Technical Abstract: Soil clay (mineral and organic components) has been shown to be responsible for sorption of many pesticides. This study assessed the influence of the different components of the clay fraction of five soils and model sorbents (montmorillonite, iron oxide and humic acid) and their binary and ternary associations on sorption of the insecticide imidacloprid (1-[(6-chloro-3- pyridinyl)-methyl]-N-nitro-2-imidazolidinimine). Sorption was very high on a clay fraction containing a high content of montmorillonite with low laminar charge and relatively high organic carbon content. When the organic matter of the soil clays was reduced by H2O2, sorption decreased, although Koc increased.

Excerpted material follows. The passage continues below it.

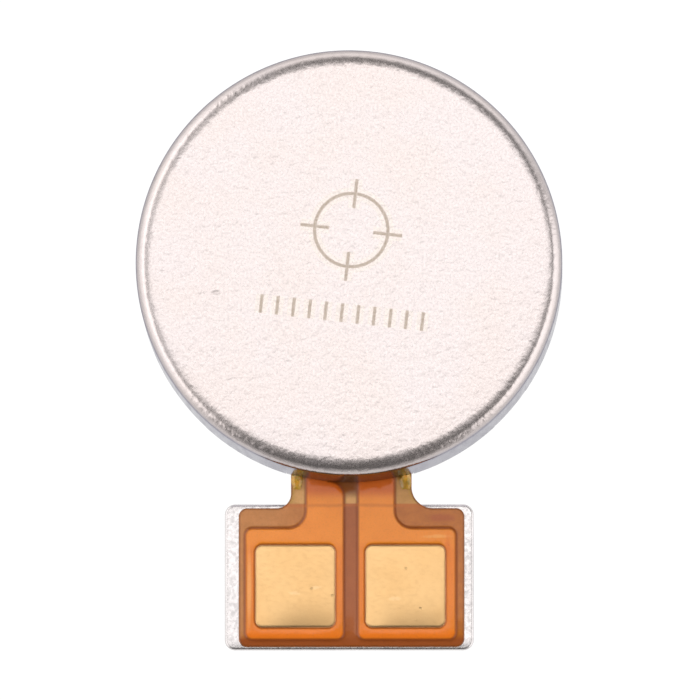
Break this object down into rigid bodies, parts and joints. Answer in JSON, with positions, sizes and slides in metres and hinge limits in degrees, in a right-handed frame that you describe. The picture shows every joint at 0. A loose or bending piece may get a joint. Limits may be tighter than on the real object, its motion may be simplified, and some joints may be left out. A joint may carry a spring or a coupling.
{
  "type": "coin linear vibration motor",
  "caption": "Coin-type linear resonant vibration motor: drawn steel case, spring-hung weight and magnet over a voice coil, and a flex tail with gold contact pads.",
  "frame": {"origin": "centre of the bracket's flat underside", "axes": "+Z through the case's top face along the motion of the weight, tail along -Y, +X to the right of the tail seen from above"},
  "size_m": [0.01, 0.0139, 0.003],
  "materials": {
    "case_steel": "satin face, polished edge and wall",
    "bracket_steel": "satin",
    "stiffener_steel": "satin, tumbled edges",
    "adhesive_film": "matt",
    "polyimide_base": "glossy amber film",
    "polyimide_coverlay": "glossy amber film over copper",
    "trace_copper": "rolled copper",
    "contact_gold": "satin gold plating",
    "sealant": "glossy resin",
    "coil_wire": "enamelled copper",
    "bond_resin": "cured resin",
    "solder": "bright tin",
    "damper_foam": "fine-cell elastomer",
    "soft_iron": "plated soft iron",
    "magnet_nickel": "nickel plating",
    "tungsten": "sintered, machined",
    "spring_steel": "etched spring strip"
  },
  "bodies": {
    "housing": {"case": "case_steel", "bracket": "bracket_steel", "flex_adhesive": "adhesive_film", "flex_base_film": "polyimide_base", "trace_left": "trace_copper", "trace_right": "trace_copper", "flex_coverlay": "polyimide_coverlay", "exit_sealant_left": "sealant", "exit_sealant_right": "sealant", "voice_coil": "coil_wire", "coil_bond": "bond_resin", "coil_lead_left": "coil_wire", "coil_lead_right": "coil_wire", "solder_left": "solder", "solder_right": "solder", "lower_damper": "damper_foam", "flat_spring": "spring_steel"},
    "moving_mass": {"pole_plate": "soft_iron", "magnet": "magnet_nickel", "yoke": "soft_iron", "weight_ring": "tungsten", "upper_damper": "damper_foam"},
    "flex_tail": {"stiffener_plate": "stiffener_steel", "stiffener_adhesive": "adhesive_film", "pad_left": "contact_gold", "pad_right": "contact_gold"}
  },
  "joints": [
    {"name": "mass_slide", "type": "slide", "parent": "housing", "child": "moving_mass", "axis": [0, 0, 1], "range_m": [-0.0003, 0.0003], "stiffness_N_per_m": 1360, "deforming": ["flat_spring"]},
    {"name": "tail_bend", "type": "hinge", "parent": "housing", "child": "flex_tail", "pos_m": [0, -0.00533, 0.00028], "axis": [-1, 0, 0], "range_deg": [-45, 45], "stiffness_Nm_per_rad": 0.0025, "deforming": ["flex_base_film", "flex_coverlay", "trace_left", "trace_right"]}
  ]
}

The increase in Koc was greater on clays whose surface areas substantially increased after H2O2 treatment. This indicates a contribution of the surfaces of mineral components of the soil clay in sorption of imidacloprid. Imidacloprid sorbed on both montmorillonite and humic acid, whereas sorption was very low on iron oxide. Sorption distribution coefficient Kd on montmorillonite increased from 15 to 180 when pH was decreased from 3.5 to 1.0, suggesting protonation of the -NH group of the imidazol ring. Sorption on binary and ternary associations of these model sorbents indicated that organic matter is the most important single component affecting sorption of imidacloprid, although there is some contribution of the mineral surfaces.